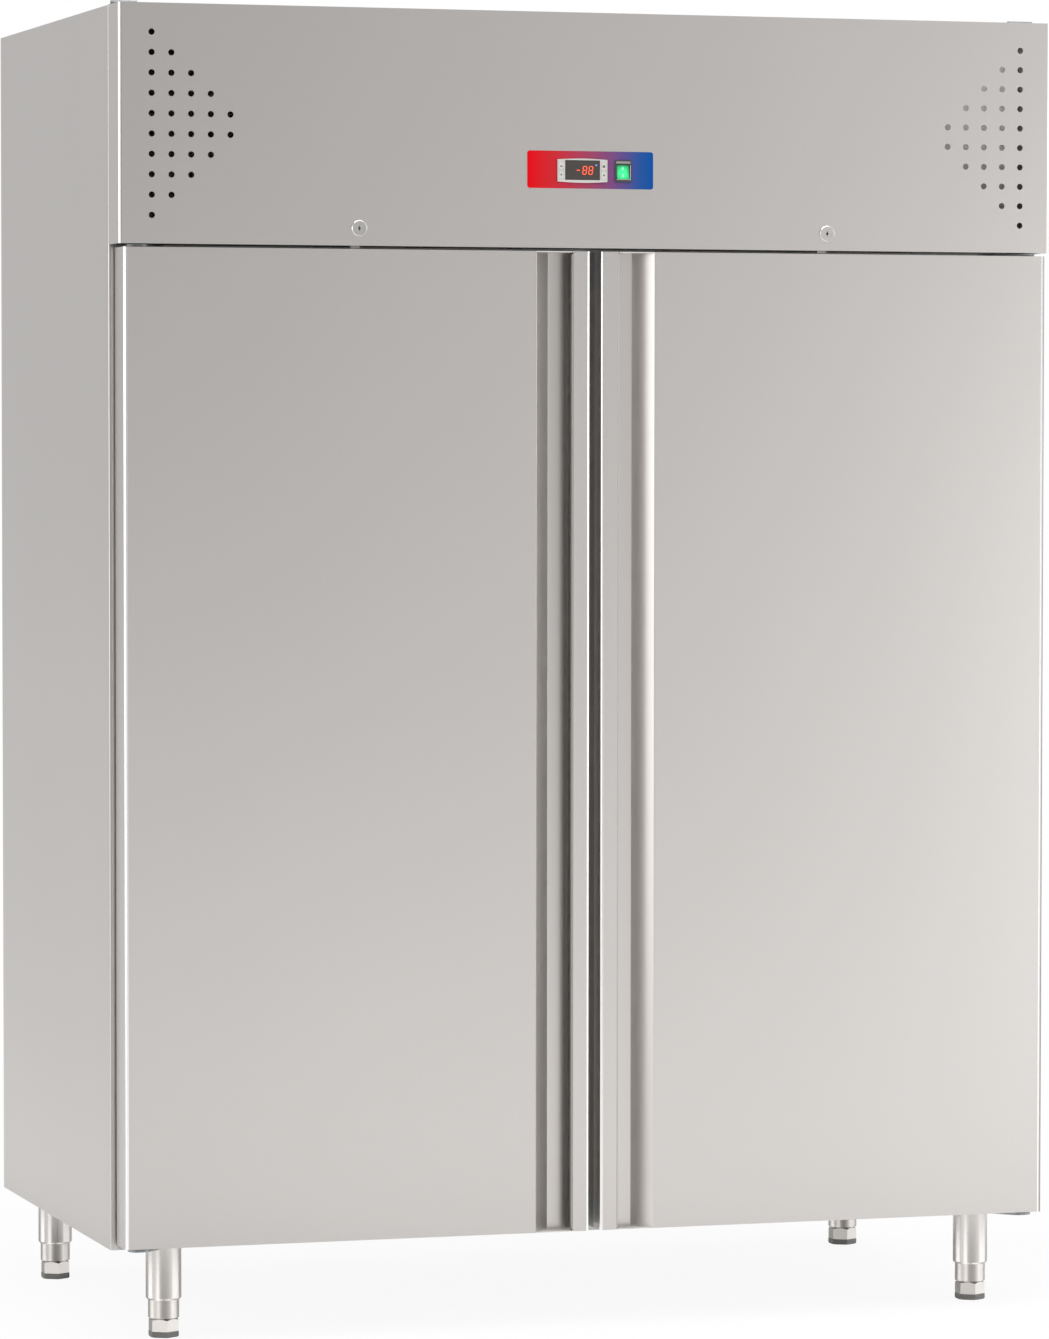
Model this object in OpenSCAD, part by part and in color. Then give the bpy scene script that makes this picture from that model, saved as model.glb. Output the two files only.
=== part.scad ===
// Two-door upright commercial refrigerator on four legs, with full-height grip
// channels in the doors and a lift-up fascia in front of the cooling unit.
// Millimetres. X runs to the right seen from the front, Y runs into the cabinet,
// Z runs up and is 0 on the floor. The origin is under the middle of the object.

/* [Cabinet] */
// Width over the two side panels
cabinet_w = 1480; // [1440:10:1560]
// Depth from the door faces to the back panel
cabinet_d = 828; // [800:2:880]
// Height of the top edge above the floor
cabinet_h = 1995; // [1950:5:2060]
// Height of the cabinet underside above the floor
leg_h = 137; // [130:1:150]
// Thickness of an insulated wall with its two sheets
wall_t = 60; // [55:1:70]
// Thickness of the sheet metal
sheet_t = 1; // [0.8:0.1:1.2]
// Distance from the door faces back to the cabinet face
door_zone = 67; // [65:1:72]
// Outer radius of the visible bends
bend_r = 4.5; // [3:0.5:6]
// Width of the side panels' front and back flanges
side_flange_w = 12; // [8:1:16]

/* [Doors] */
// Thickness of a door at its edges
door_t = 58; // [54:1:60]
// Distance of a door's outer edge from the side of the cabinet
door_inset = 7; // [4:1:8]
// Gap between the two doors
door_gap = 17; // [12:1:20]
// Height of the doors' lower edge above the cabinet underside
door_lift = 9; // [7:1:12]
// Gap between the doors and the fascia
fascia_gap = 5; // [5:0.5:8]
// Width of the flange at the back of a door skin
door_flange_w = 14; // [10:1:20]
// Height of the raised field on the inside of a door
liner_rise = 14; // [8:1:18]
// Distance of the raised field from the edges of the door opening
liner_margin = 22; // [20:1:40]
// Thickness of the door end plates
door_cap_t = 1.5; // [1:0.1:2]
// Width of the keeper in a door's top that takes the lock bolt
keeper_w = 40; // [30:1:60]
// Height of the keeper
keeper_h = 13; // [12:1:20]

/* [Grip channel] */
// Distance of the face edge of the channel from the middle of the cabinet
grip_face_x = 94; // [85:1:110]
// Distance of the crease at the channel floor from the middle of the cabinet
grip_crease_x = 67; // [60:1:75]
// Depth of the channel floor behind the door face
grip_depth = 30; // [27:1:42]
// Width of the pull lip over the channel
grip_lip_w = 29; // [22:1:31]
// Depth of the safe edge folded in at the end of the lip
grip_hem = 6; // [4:1:8]
// Chamfer at the upper and lower inner corners of the lip
grip_chamfer = 5; // [2:1:6]

/* [Door seals] */
// Width of a door gasket
gasket_w = 14; // [12:1:16]
// Distance of the gasket from the free, upper and lower edges of a door
gasket_margin = 14; // [10:1:16]
// Free gap between the gasket and the cabinet face
gasket_gap = 0.3; // [0.3:0.1:0.5]

/* [Door hinges] */
// Distance of the hinge pins from the outer edge of a door
pin_inset = 22; // [20:1:24]
// Distance of the hinge pins behind the door face
pin_depth = 25; // [24:1:28]
// Radius of the hinge pins
pin_r = 5; // [4:0.5:6]
// Radial clearance of a pin in its bush
pin_play = 0.08; // [0.05:0.01:0.1]
// Length of a pin inside the door
pin_reach = 20; // [15:1:25]
// Radius of the bushes around the pins
bush_r = 9; // [8:0.5:10]
// Thickness of the lower hinge brackets
lower_bracket_t = 4; // [3:0.5:5]
// Thickness of the upper hinge brackets
upper_bracket_t = 3; // [2.5:0.5:3]
// Width of a lower hinge bracket
bracket_w = 55; // [50:1:70]

/* [Fascia] */
// Height of the fascia
fascia_h = 355; // [330:5:380]
// Running gap between the fascia and the cabinet face
fascia_play = 0.5; // [0.4:0.1:1]
// Depth of the flange along the fascia's lower edge
fascia_flange_d = 32; // [30:1:40]
// Number of vent holes in the outermost column on each side
vent_rows = 10; // [6:2:10]
// Spacing of the vent holes
vent_pitch = 30; // [26:1:32]
// Radius of a vent hole
vent_r = 4.7; // [3:0.1:6]
// Distance of the outermost vent column from the side
vent_side = 50; // [45:1:70]
// Distance of the uppermost vent hole from the top edge
vent_top = 43; // [35:1:60]
// Width of a fascia hinge
top_hinge_w = 40; // [30:1:50]
// Distance of a fascia hinge from the side
top_hinge_inset = 4; // [3:1:20]
// Radius of a fascia hinge knuckle
knuckle_r = 3.5; // [3:0.5:4]
// Radius of a fascia hinge pin
knuckle_pin_r = 1.8; // [1.5:0.1:2]

/* [Controls] */
// How far the locks and the controller stand out of the fascia
trim_proud = 2.5; // [2.3:0.1:3]
// Width of the coloured label plate
label_w = 200; // [180:1:220]
// Height of the label plate
label_h = 56.5; // [50:0.5:60]
// Corner radius of the label plate
label_r = 4; // [2:0.5:8]
// Thickness of the label plate
label_t = 0.4; // [0.3:0.1:0.6]
// Distance of the label's middle to the left of the cabinet's middle
label_shift = 9; // [0:1:30]
// Distance of the label's middle from the top edge
label_drop = 237; // [200:1:250]
// Distance of the controller's and the switch's middle below the label's middle
controls_drop = 1.3; // [0:0.1:3]
// Width of the controller bezel
controller_w = 79; // [76:1:90]
// Height of the controller bezel
controller_h = 35; // [34:1:38]
// Distance of the controller's middle to the left of the label's middle
controller_shift = 13; // [5:1:20]
// Depth of the controller behind the fascia face
controller_d = 55; // [40:1:58]
// Width of the dark window
window_w = 55.5; // [50:0.5:56]
// Height of the dark window
window_h = 30; // [24:1:30]
// Distance of the window's middle above the bezel's middle
window_rise = 0.8; // [0:0.1:0.8]
// Travel of a key
key_travel = 0.8; // [0.5:0.1:1]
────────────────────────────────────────
> **STATED EXERCISE**
Copy exactly the lines that run from the first line of the data to the line containing "of the object.", please, with both ends included and nothing else.

> **WRITTEN SOLUTION**
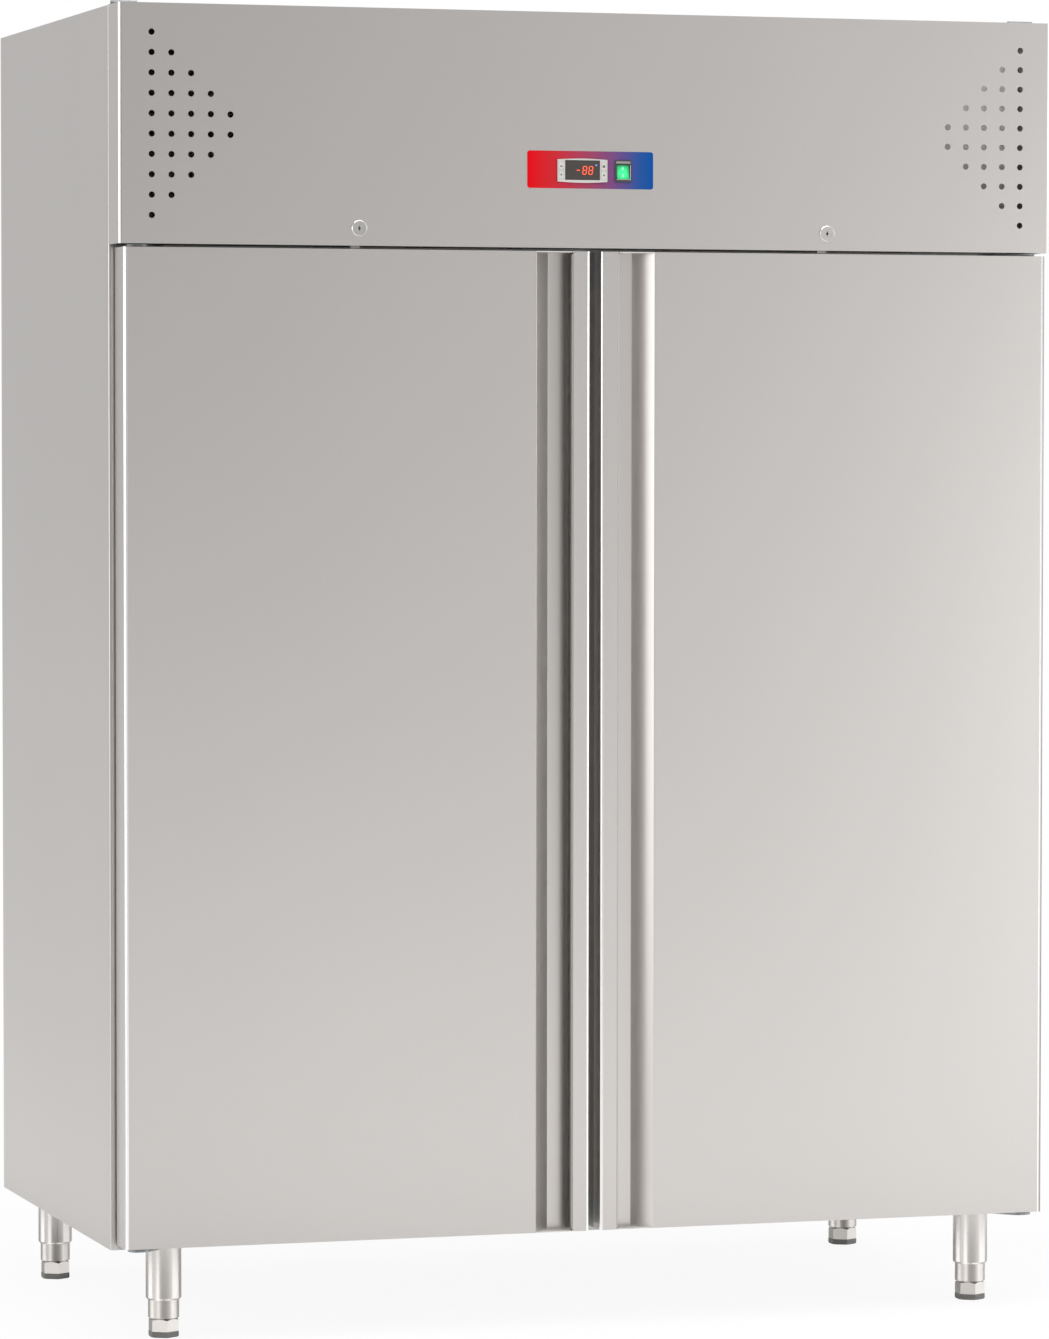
Model this object in OpenSCAD, part by part and in color. Then give the bpy scene script that makes this picture from that model, saved as model.glb. Output the two files only.
=== part.scad ===
// Two-door upright commercial refrigerator on four legs, with full-height grip
// channels in the doors and a lift-up fascia in front of the cooling unit.
// Millimetres. X runs to the right seen from the front, Y runs into the cabinet,
// Z runs up and is 0 on the floor. The origin is under the middle of the object.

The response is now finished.